The situation changed radically when, with the October Revolution, the Spectre achieved body in a great nation. During the Cold War (1917-1991) communists (like communism) were under seige and developed (often) a seige mentality. (The recent debate over the case of the Rosenbergs gave some of the flavor of this long seige.) During that period there arose slogans such as "A Communist is a dead man on leave" (often not an exaggeration). The whole of a communists life came to resemble those few seconds in the voting booth for the adherent of a bourgeois electoral party: every moment was a moment of "You are for me or against me." Every moment was (or came to seem to be) a religious moment, in which one's whole being depended on the endless reaffirmation of the saving truth.

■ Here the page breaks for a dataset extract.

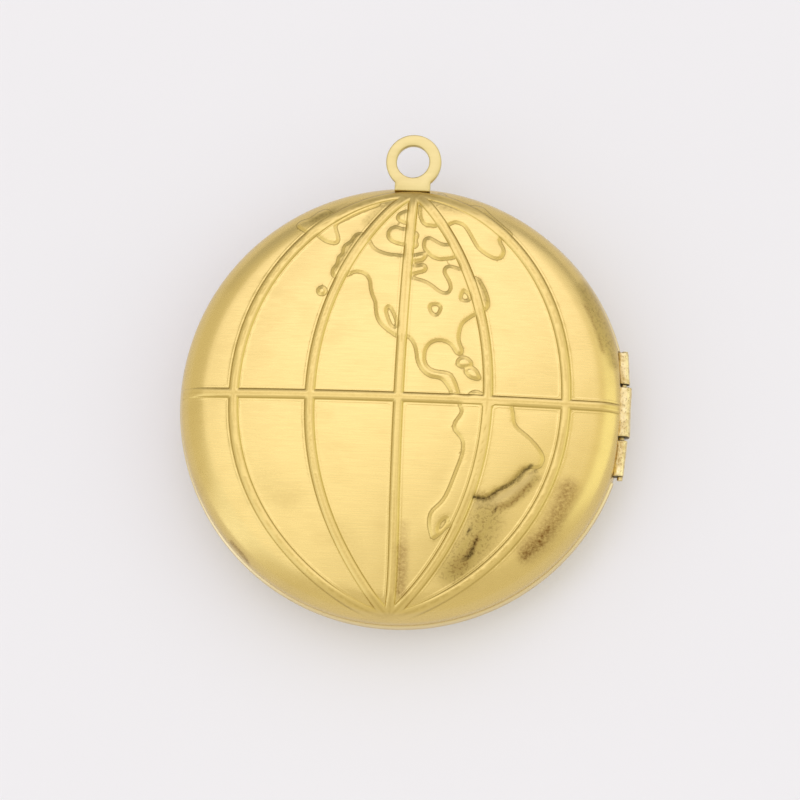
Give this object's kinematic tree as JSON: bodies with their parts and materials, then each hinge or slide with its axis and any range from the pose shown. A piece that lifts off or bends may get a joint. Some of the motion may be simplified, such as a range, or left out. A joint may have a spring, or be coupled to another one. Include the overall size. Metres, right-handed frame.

Ultra-leftism (an overestimation of the power of capital and an underestimation of the power of the working class) leads (as in a passage recently quoted by John Mage) to seeing friends as enemies. This too is a religious feature. Jared Israel, in a post on marxism, observed of Bosnia, "The Bosnian "government" is pro-Islamist. Not pro-Muslim. Pro Islamist. It forced out secular Muslims. . . ." This is the characteristic perspective of religion, with the relative secularism of a few Christian nations for one or two centuries being the exception. When communists see only enemies, when they see every moment as a decisive moment, they too begin to believe that [only] The truth will set you free, to demand of themselves and each other that the truth be clung to at every moment.

Most sciences (both hard and soft), including marxism, most of the time resemble the bourgeois electoral party more than they resemble the state. (I presume physicists would not be very tolerant of someone who held to the predominance of the element of water as an explanation for the softness of wool.) But it seems that psychoanalysis (and particularly but not only Lacanian psychoanalysis) resembles religion or communism under seige: it demands the affirmation of loyalty in abstraction from any practice in which that loyalty can be demonstratyed, that is it demands the worship of this or that trinity.

There have, in fact, been relatively few schisms in marxism -- the proliferation of sects has been *mostly* on the margin, and those sects are to be lumped in with the vegetarians, spiritualists, etc. which Engels complained populated the margins of the workers' moement. They will continue to do so, but the very existence of such periodicals as MR, such maillists as pen-l, lbo, marxism and l-i (both of the latter much less monlithic than some lbo-ers assume) are signs of the fundamental grounding of marxist unity in practice rather than in doctrine. The view of communism as a religion is in great part the creature of bourgeois anti-communism, which treats *any* strong belief which is also oppositional as "dogmatic" or religious.

Yoshie Furuhashi wrote:


> Doug:
> >>Schisms and anathemas in psychoanalysis -- which existed before Lacan --
> >>come from the fact that it is "a confession." It is instructive that those
> >>who left and denounced Marxism thought of it as the "God That Failed."
> >>Those of us who remain Marxist don't think of Marx as "God."
> >
> >So where do all the schisms in Marxism come from? And is there no
> >trace of the scriptural in the way Marxists who aspire to orthodoxy
> >look for backing in the sacred texts? And nothing of canon-formation
> >in the process of certifying Marxian texts after Marx? And nothing of
> >heresy-searching in the way some people (and here I'm speaking from
> >personal experience) are judged on whether they're loyal or not?
>
> I'm really going over the limit, but since you ask....
>
> I think that many Marxists have treated Marxism as if it were a kind of
> theodicy, and that explains, to me, why so many ex-Marxists have predicated
> their new ideologies upon a denunciation of Marxism (the God That Failed
> syndrome, as I mentioned above).
>
> Within the Marxist tradition, ultra-left communists seem most given to
> anathemas, in that their political identity is predicated upon multiple
> negations -- not the CP (equated with Stalinism), not Trotskyism, etc.
> Compare the tone of the Monthly Review with, say, that of Radical Chains
> ("RADICAL CHAINS IS A MAGAZINE TRYING TO GO BEYOND ALL LEFT IDEOLOGIES,
> AUTONOMISM, LENINISM ETC. TO DEVELOP A MARXISM FOR THE 21ST CENTURY...").
> I find the latter more turgid than the former.